One lesson that the world has learned since the financial crisis of 2008 is that a contractionary fiscal policy means what it says: contraction. Since 2010, a Europe-wide experiment has conclusively falsified the idea that fiscal contractions are expansionary. August 2011 saw the largest monthly decrease in eurozone industrial production since September 2009, German exports fell sharply in October, and now-casting.com is predicting declines in eurozone GDP for late 2011 and early 2012.
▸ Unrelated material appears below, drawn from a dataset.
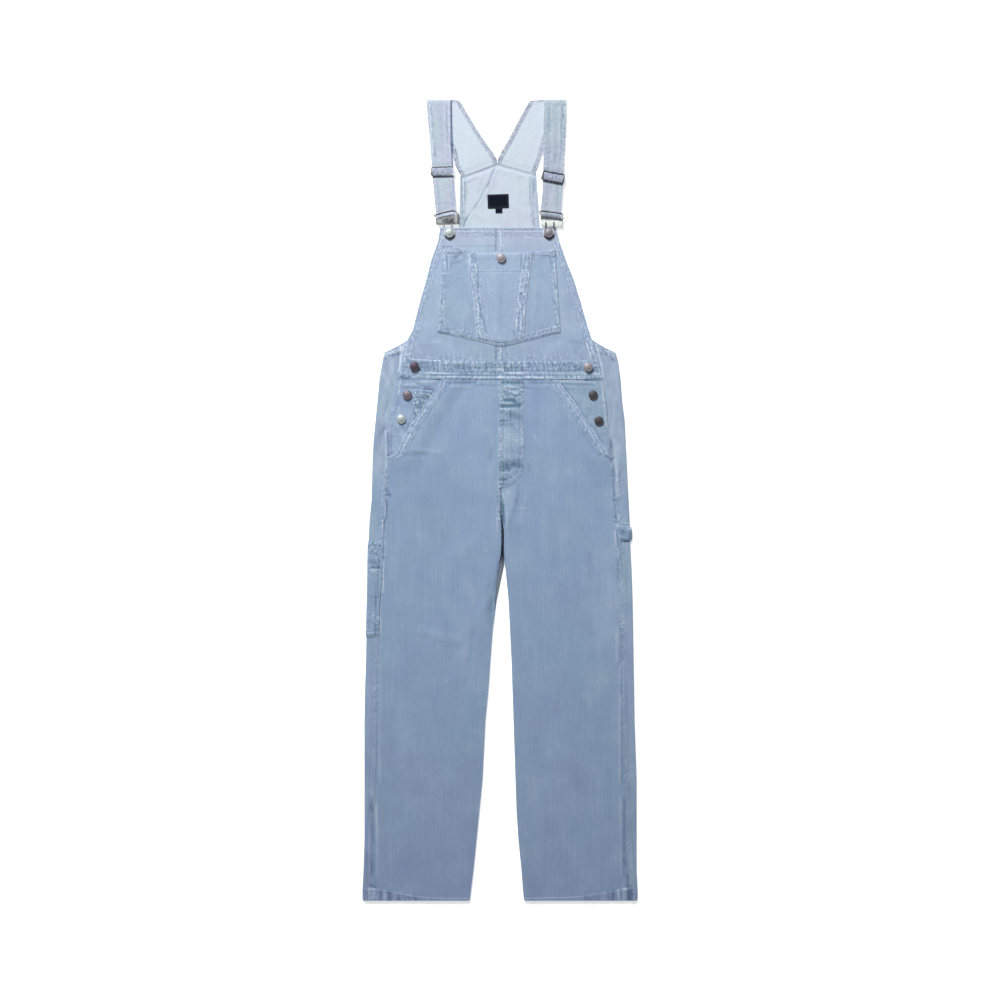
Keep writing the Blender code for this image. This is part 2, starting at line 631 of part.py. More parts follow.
def make_buckle(side):
    """Bib clasp: a bar and a plate that hold the strap's end, and a wire loop round the button."""
    button_x, button_y = BUTTONS["button_bib_" + side]
    tilt = 3.0 if side == "right" else -3.5
    centre = (-105.5, 565.0) if side == "right" else (104.0, 562.0)
    low = bib_top(button_x, button_y) + SEAM_EXTRA + GAP + 0.4
    body = plate("buckle_" + side, 44.0, 16.0, 3.0, tilt, centre, low, "steel")
    bar_y = 20.0
    frame = rounded_rectangle(45.0, 2 * bar_y, 3.0)
    bow = turned([(x, y) for x, y in frame if y > 0], tilt, centre, low + 1.5)
    bow = [(x, y, max(z, strap_top_z(side, y) + GAP + 1.3) if y > centre[1] + 9 else z)
           for x, y, z in [bow[0][:2] + (low + 1.5,)] + bow + [bow[-1][:2] + (low + 1.5,)]]
    first, last = bow[0], bow[-1]
    ends = turned([(21.0, 0.0), (-21.0, 0.0)], tilt, centre, low + 1.5)
    bow[0], bow[-1] = ends[0], ends[1]
    bow.insert(1, first)
    bow.insert(len(bow) - 1, last)
    bow_object = tube("buckle_bow_" + side, dedupe(bow), 1.3, "steel", sides=6, closed=False)
    radius, neck = 11.5, 7.0
    loop = [(centre[0] + (button_x - centre[0]) * 0.6 - neck, centre[1], low + 1.2),
            (button_x - neck, button_y + 15, low + 1.2)]
    for k in range(9):
        angle = math.radians(150 + 240 * k / 8)
        loop.append((button_x + radius * math.cos(angle), button_y + radius * math.sin(angle), low + 0.9))
    loop += [(button_x + neck, button_y + 15, low + 1.2),
             (centre[0] + (button_x - centre[0]) * 0.6 + neck, centre[1], low + 1.2)]
    loop_object = tube("buckle_loop_" + side, loop, 1.2, "steel", sides=6, closed=False)
    union(body, [bow_object, loop_object])


def dedupe(points):
    kept = [points[0]]
    for point in points[1:]:
        if math.dist(point, kept[-1]) > 0.5:
            kept.append(point)
    return kept


def make_button(name, x, y, base_z, radius=BUTTON_RADIUS, stem=1.4):
    """Shank button: a short stem and a domed cap with a rolled rim."""
    profile = ((3.6, 0.0), (3.6, stem), (radius - 0.8, stem), (radius, stem + 0.9),
               (radius - 0.9, stem + 1.9), (radius - 3.0, stem + 2.1), (radius * 0.4, stem + 2.7))
    sides = 16
    points, faces = [], []
    for r, h in profile:
        points += [(x + r * math.cos(2 * math.pi * k / sides), y + r * math.sin(2 * math.pi * k / sides),
                    base_z + h) for k in range(sides)]
    for i in range(len(profile) - 1):
        for k in range(sides):
            n = (k + 1) % sides
            faces.append([i * sides + k, i * sides + n, (i + 1) * sides + n, (i + 1) * sides + k])
    faces.append(list(range(sides))[::-1])
    faces.append([(len(profile) - 1) * sides + k for k in range(sides)])
    metal = "silver" if name in SILVER_BUTTONS else "copper"
    add_mesh(name, points, faces, metal, smooth_angle=45)


def make_buttons():
    facing_top = FACING_BASE + DENIM + GAP
    for name, (x, y) in BUTTONS.items():
        if "waist" in name:
            make_button(name, x, y, waistband_base(x, y) + DENIM + 0.3 + GAP)
        elif "side" in name:
            make_button(name, x, y, facing_top)
        elif "pocket" in name:
            make_button(name, x, y, bib_top(x, y) + 2 * DENIM + 2 * OVERLAY_GAP + GAP)
        else:
            make_button(name, x, y, bib_top(x, y) + SEAM_EXTRA + GAP, stem=3.4)


def make_wrapped_piece(name, side, top, bottom, bulge, end_gap):
    """A piece on the wrapped back of a leg: sewn at the side seam, it runs round the outer fold.

    It stands off the fold by bulge beyond the usual gap, and half as much above it.
    """
    sign = -1 if side == "right" else 1
    outside, inside = [], []
    for y in spread(top, bottom, max(4, round((top - bottom) / ROW_STEP) + 1)):
        turn_x = leg_x(side + "_outer", y) - sign * FOLD_RADIUS
        end = back_strip_edge(side, y) + sign * end_gap
        rows = ((GAP + DENIM, []), (GAP, []))
        for reach, row in rows:
            radius = FOLD_RADIUS + reach
            for degrees in (0, 45, 90):
                angle = math.radians(degrees)
                row.append((turn_x + sign * (radius + bulge) * math.cos(angle), y,
                            FOLD_RADIUS + (radius + bulge / 2) * math.sin(angle)))
            for part in (0.33, 0.67, 1.0):
                row.append((turn_x + (end - turn_x) * part, y,
                            FOLD_RADIUS + radius + bulge / 2 * (1 - smooth(part))))
        outside.append(rows[0][1])
        inside.append(rows[1][1])
    wall_solid(name, outside, inside, "denim")


def make_label(name, width, height, centre, tilt, slot):
    """Woven label on the inner face of the back bib."""
    corners = [(-width / 2, height / 2), (width / 2, height / 2), (-width / 2, -height / 2),
               (width / 2, -height / 2)]
    placed = [(x, y) for x, y, _ in turned(corners, tilt, centre, 0)]
    panel(name, [placed[:2], placed[2:]], lambda x, y: DENIM + GAP, lambda x, y: 1.0, slot)


def main():
    for old in list(bpy.data.objects):
        bpy.data.objects.remove(old, do_unlink=True)
    for side in ("right", "left"):
        make_leg_back(side)
        make_leg_front(side)
        make_facing(side)
        make_bib_front(side)
        make_strap(side)
        make_slider(side)
        make_buckle(side)
    make_bib_back()
    make_bib_pocket()
    make_bib_pocket_centre()
    make_waistband()
    make_fly()
    make_coin_pocket()
    make_wrapped_piece("tool_pocket", "right", -76.0, -267.0, bulge=0.0, end_gap=1.0)
    make_wrapped_piece("hammer_loop", "left", -46.0, -77.0, bulge=3.0, end_gap=0.5)
    make_label("label", 46.0, 28.0, (-4.0, 603.5), 3.0, "label_cloth")
    make_label("size_tab", 13.0, 9.0, (-1.5, 583.6), 3.0, "label_cloth")
    make_buttons()


main()
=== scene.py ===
# %% [markdown]
# # Denim dungarees, laid flat
# A pair of washed denim dungarees lies on its back. The legs lie closed, the bib lies on the back
# bib, and the straps are folded over at the shoulders so that their clasps reach the bib's buttons.
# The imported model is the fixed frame: every sheet of cloth below is laid on the place of its solid.

# %% Frame
import math

import bpy
import numpy as np
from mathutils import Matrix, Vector
from mathutils.bvhtree import BVHTree


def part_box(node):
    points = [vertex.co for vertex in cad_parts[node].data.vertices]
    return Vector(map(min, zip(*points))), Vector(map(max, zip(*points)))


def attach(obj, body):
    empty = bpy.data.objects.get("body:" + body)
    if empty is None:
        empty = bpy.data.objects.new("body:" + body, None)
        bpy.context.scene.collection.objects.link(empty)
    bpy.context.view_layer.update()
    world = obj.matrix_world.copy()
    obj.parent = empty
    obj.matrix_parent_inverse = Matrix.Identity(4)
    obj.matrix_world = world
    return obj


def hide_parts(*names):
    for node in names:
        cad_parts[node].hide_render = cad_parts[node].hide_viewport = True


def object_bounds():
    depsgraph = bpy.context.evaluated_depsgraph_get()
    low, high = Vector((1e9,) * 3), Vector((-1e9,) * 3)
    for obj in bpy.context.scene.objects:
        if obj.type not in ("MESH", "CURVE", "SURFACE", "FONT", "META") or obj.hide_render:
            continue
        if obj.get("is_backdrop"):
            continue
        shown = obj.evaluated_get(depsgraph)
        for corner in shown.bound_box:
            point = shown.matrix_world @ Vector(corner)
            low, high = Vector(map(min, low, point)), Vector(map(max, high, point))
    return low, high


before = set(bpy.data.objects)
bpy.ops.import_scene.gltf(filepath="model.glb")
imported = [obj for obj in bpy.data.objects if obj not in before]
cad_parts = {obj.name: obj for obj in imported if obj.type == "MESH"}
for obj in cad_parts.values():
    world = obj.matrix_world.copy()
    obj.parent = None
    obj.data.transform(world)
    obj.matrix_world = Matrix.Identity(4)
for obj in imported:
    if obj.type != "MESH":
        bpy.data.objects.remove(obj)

CAD_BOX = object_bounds()
BODY = "root"
MM = 0.001
print("frame:", [[round(v, 4) for v in corner] for corner in CAD_BOX])

# %% [markdown]
# ## Camera
# A garment laid out for a catalogue is seen from straight above. A long lens far away keeps the
# view nearly parallel, so the hems and the straps keep their true sizes.

# %% Camera
VIEW_WIDTH = 2.0           # metres across the picture
VIEW_HEIGHT = 6.0          # camera above the surface
VIEW_CENTRE_Y = 0.0003
SENSOR = 36.0


def new_object(name, data):
    """An object in the scene that shows the data."""
    made = bpy.data.objects.new(name, data)
    bpy.context.scene.collection.objects.link(made)
    return made


lens = bpy.data.cameras.new("overhead_lens")
lens.sensor_width = SENSOR
lens.lens = SENSOR * VIEW_HEIGHT / VIEW_WIDTH
lens.clip_end = 50.0
overhead = new_object("overhead_camera", lens)
overhead.location = (0.0, VIEW_CENTRE_Y, VIEW_HEIGHT)
bpy.context.scene.camera = overhead
print("lens:", round(lens.lens, 1), "mm")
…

A second, related lesson is that it is difficult to cut nominal wages, and that they are certainly not flexible enough to eliminate unemployment. That is true even in a country as flexible, small, and open as Ireland, where unemployment increased last month to 14.5%, emigration notwithstanding, and where tax revenues in November ran 1.6% below target as a result. If the nineteenth-century “internal devaluation” strategy to promote growth by cutting domestic wages and prices is proving so difficult in Ireland, how does the EU expect it to work across the entire eurozone periphery?

The world nowadays looks very much like the theoretical world that economists have traditionally used to examine the costs and benefits of monetary unions. The eurozone members’ loss of ability to devalue their exchange rates is a major cost. Governments’ efforts to promote wage cuts, or to engineer them by driving their countries into recession, cannot substitute for exchange-rate devaluation. Placing the entire burden of adjustment on deficit countries is a recipe for disaster.

Yes it is. But it is now the recipe Europe is using. Another “summit to end all summits” is guaranteed.